Again we see the servant of God submitting to God’s will in humility by submitting to John’s baptism. By doing this he is identifying himself with the people he came to save from their sins–us. He didn’t let his status as God’s Son stand in the way of obeying God, even if it looked like he was submitting to John’s authority. John, Jesus, and God all knew better. God affirms this was God’s will when the voice from heaven says, “This is my Son, the Beloved, with whom I am well pleased,” and echo of Isaiah 42:1, “Here is my servant, whom I uphold, my chosen, in whom my soul delights.”
What does this humility and submission tell us about Jesus? Again how does it differ from other things we have heard about Jesus from churches, American Christendom, political views, and what our own culture has to say about Jesus?
And if the Church is the Body of Christ in this world, doing the things that Jesus did, then what does that say about us? What things do you see the Church doing that does not reflect the picture of Jesus we have in our Scriptures this week? What do you see that the Church is doing right? When have you seen the Church acting like Christ? What can we do better?

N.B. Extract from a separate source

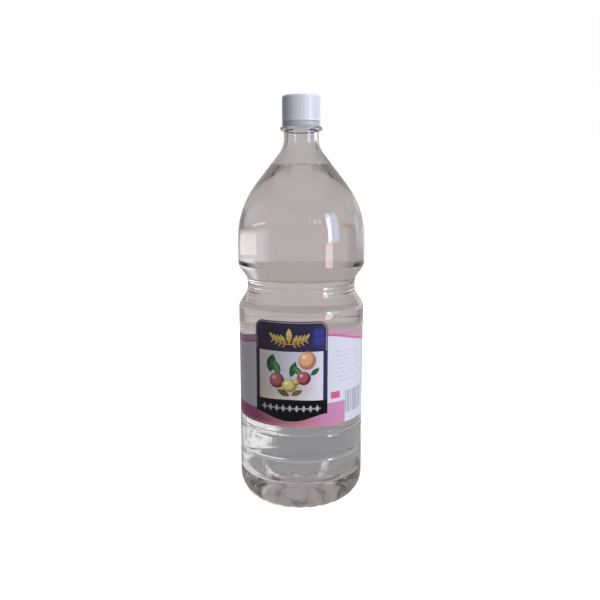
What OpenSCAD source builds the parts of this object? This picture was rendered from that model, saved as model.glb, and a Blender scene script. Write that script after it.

Summing up what we’ve talked about what do you think is the biggest way you see Jesus being misrepresented in our world? What is the church’s biggest misrepresentation? In our lives, how are we misrepresenting Jesus? And how are we being faithful ambassadors to Jesus? Think of one way you would like to more accurately reflect Christ in your world this week. Pray about and if you feel comfortable tell a friend about it. Then wait and see what happens. I’m sure we’d all love to know what God does in response to your humility and submission.